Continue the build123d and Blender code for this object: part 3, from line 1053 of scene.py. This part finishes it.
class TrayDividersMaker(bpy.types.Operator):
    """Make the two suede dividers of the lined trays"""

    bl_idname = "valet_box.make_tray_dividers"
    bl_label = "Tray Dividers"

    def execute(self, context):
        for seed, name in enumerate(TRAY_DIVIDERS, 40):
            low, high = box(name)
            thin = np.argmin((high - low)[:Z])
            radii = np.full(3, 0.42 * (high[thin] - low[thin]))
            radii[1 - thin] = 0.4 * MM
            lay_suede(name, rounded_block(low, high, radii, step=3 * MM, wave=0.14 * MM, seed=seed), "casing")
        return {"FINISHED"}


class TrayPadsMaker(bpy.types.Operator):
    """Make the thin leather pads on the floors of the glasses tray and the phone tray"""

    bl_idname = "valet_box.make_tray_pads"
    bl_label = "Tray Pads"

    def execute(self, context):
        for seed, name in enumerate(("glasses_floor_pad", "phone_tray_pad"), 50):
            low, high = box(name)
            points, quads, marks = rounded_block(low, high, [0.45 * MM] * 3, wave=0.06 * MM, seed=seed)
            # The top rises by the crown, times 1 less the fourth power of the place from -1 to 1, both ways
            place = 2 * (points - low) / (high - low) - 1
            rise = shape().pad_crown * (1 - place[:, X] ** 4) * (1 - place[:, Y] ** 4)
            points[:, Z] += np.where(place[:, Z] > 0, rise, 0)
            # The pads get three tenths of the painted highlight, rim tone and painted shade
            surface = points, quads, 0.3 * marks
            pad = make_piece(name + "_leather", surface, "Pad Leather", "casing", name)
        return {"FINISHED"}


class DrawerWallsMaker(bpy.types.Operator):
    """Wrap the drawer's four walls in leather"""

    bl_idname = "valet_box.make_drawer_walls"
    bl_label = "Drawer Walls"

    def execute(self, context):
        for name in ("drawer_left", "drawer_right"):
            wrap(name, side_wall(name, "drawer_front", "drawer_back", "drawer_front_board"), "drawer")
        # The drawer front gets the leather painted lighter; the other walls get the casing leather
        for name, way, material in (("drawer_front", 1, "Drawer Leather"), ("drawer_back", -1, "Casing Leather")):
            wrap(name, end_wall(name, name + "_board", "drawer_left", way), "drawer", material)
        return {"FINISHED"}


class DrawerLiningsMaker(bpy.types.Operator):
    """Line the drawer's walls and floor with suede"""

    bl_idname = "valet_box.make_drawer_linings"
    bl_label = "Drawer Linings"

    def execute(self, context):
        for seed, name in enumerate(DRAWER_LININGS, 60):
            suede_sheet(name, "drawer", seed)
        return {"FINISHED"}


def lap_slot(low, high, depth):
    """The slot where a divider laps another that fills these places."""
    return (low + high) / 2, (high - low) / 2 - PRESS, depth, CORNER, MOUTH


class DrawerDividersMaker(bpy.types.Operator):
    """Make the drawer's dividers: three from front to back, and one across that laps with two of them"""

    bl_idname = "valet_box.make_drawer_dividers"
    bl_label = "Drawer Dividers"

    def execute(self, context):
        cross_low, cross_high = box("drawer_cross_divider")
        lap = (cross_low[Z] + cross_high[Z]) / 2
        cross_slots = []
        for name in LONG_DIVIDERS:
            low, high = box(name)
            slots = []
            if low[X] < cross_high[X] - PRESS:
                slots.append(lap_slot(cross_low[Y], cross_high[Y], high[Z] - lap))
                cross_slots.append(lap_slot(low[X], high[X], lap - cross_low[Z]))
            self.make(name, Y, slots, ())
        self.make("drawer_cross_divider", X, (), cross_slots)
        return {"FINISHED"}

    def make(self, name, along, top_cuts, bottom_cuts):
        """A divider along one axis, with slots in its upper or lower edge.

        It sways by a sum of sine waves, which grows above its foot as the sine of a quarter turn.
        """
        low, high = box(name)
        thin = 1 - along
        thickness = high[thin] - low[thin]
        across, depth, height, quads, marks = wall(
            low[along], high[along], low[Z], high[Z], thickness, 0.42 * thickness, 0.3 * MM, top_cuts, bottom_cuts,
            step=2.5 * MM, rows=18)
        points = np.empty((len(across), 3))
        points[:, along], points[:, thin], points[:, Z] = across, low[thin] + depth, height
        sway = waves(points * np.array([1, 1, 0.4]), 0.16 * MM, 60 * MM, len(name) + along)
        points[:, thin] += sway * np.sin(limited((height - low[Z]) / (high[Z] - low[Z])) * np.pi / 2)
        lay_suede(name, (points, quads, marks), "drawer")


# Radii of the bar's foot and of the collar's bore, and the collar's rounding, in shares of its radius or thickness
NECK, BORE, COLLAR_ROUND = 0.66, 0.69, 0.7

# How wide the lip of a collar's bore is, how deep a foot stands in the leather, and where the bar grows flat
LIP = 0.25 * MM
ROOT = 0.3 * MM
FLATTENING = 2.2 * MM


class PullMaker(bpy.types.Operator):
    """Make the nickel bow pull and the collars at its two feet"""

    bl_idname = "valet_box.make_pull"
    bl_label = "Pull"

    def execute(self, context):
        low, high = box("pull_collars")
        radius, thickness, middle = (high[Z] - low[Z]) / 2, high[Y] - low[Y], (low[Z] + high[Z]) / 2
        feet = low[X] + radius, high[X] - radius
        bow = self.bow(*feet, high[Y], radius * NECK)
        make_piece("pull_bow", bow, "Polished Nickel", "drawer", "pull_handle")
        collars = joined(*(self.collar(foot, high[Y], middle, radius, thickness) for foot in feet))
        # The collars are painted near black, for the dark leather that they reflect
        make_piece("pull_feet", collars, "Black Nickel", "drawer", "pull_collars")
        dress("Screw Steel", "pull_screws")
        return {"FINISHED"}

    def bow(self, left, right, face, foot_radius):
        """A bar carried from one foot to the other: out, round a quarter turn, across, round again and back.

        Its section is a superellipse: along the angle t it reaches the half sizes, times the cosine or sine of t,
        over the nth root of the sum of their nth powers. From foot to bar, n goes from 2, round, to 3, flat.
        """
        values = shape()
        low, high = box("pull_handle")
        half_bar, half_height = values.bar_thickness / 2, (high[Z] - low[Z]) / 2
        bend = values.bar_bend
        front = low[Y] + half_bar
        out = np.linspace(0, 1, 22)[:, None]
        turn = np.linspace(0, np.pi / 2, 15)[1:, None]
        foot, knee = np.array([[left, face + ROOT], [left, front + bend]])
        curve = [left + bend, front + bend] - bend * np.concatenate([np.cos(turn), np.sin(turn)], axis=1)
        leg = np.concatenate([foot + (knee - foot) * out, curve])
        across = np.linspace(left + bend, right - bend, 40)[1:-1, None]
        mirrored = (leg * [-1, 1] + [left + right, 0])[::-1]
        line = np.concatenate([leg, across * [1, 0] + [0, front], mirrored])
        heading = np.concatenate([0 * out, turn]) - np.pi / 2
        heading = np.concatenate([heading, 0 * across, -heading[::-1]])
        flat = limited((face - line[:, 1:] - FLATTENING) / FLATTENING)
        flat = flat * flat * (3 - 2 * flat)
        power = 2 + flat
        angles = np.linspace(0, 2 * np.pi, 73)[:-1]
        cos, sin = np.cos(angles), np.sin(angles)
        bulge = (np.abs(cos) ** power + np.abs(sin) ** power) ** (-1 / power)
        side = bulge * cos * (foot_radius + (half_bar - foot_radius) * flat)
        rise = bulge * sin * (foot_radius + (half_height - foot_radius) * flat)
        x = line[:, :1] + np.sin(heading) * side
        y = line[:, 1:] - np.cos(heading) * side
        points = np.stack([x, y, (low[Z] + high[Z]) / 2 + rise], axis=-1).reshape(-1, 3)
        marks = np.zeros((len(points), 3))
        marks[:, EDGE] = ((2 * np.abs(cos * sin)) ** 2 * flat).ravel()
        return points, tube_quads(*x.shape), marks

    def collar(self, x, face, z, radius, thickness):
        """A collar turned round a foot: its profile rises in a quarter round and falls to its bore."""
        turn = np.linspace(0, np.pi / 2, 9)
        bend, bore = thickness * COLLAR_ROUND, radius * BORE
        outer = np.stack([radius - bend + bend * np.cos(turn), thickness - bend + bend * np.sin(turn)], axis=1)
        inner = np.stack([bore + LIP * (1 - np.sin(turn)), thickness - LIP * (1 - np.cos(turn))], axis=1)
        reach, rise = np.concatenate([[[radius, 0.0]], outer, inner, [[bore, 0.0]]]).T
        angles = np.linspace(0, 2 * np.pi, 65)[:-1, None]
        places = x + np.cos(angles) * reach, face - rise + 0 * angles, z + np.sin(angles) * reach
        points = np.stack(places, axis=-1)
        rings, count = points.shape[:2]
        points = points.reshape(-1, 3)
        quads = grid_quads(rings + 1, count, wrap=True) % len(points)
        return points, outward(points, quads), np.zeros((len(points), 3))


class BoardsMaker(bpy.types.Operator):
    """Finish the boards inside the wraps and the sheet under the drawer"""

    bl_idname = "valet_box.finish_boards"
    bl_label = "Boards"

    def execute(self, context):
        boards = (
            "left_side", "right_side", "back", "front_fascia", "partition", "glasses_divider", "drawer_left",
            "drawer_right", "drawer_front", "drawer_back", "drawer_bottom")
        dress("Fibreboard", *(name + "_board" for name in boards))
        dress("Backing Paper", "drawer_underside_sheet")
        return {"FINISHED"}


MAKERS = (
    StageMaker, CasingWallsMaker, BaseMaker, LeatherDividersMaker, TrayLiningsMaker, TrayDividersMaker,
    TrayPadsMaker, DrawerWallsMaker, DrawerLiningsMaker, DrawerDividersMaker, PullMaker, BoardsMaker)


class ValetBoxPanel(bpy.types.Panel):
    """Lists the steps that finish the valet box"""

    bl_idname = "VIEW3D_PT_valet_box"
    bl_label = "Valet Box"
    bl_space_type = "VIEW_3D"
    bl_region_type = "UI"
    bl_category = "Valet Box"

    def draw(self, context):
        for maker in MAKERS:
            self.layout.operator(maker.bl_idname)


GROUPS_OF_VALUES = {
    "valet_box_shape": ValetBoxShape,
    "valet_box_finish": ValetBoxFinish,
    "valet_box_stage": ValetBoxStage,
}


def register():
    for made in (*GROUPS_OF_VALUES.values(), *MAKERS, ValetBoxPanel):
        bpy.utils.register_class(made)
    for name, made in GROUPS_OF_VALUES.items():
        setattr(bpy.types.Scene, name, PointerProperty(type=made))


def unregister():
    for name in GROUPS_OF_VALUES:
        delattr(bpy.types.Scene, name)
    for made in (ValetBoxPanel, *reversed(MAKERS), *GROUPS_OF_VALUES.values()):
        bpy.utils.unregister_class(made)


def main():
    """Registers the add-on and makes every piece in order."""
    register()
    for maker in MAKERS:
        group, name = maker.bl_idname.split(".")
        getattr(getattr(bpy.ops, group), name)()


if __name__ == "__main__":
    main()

▶ **Stated goal**:
In this exercise, copy only the lines from the opening line of the material through the line where "the two suede" appears.

▶ **Exercise result**:
Continue the build123d and Blender code for this object: part 3, from line 1053 of scene.py. This part finishes it.
class TrayDividersMaker(bpy.types.Operator):
    """Make the two suede dividers of the lined trays"""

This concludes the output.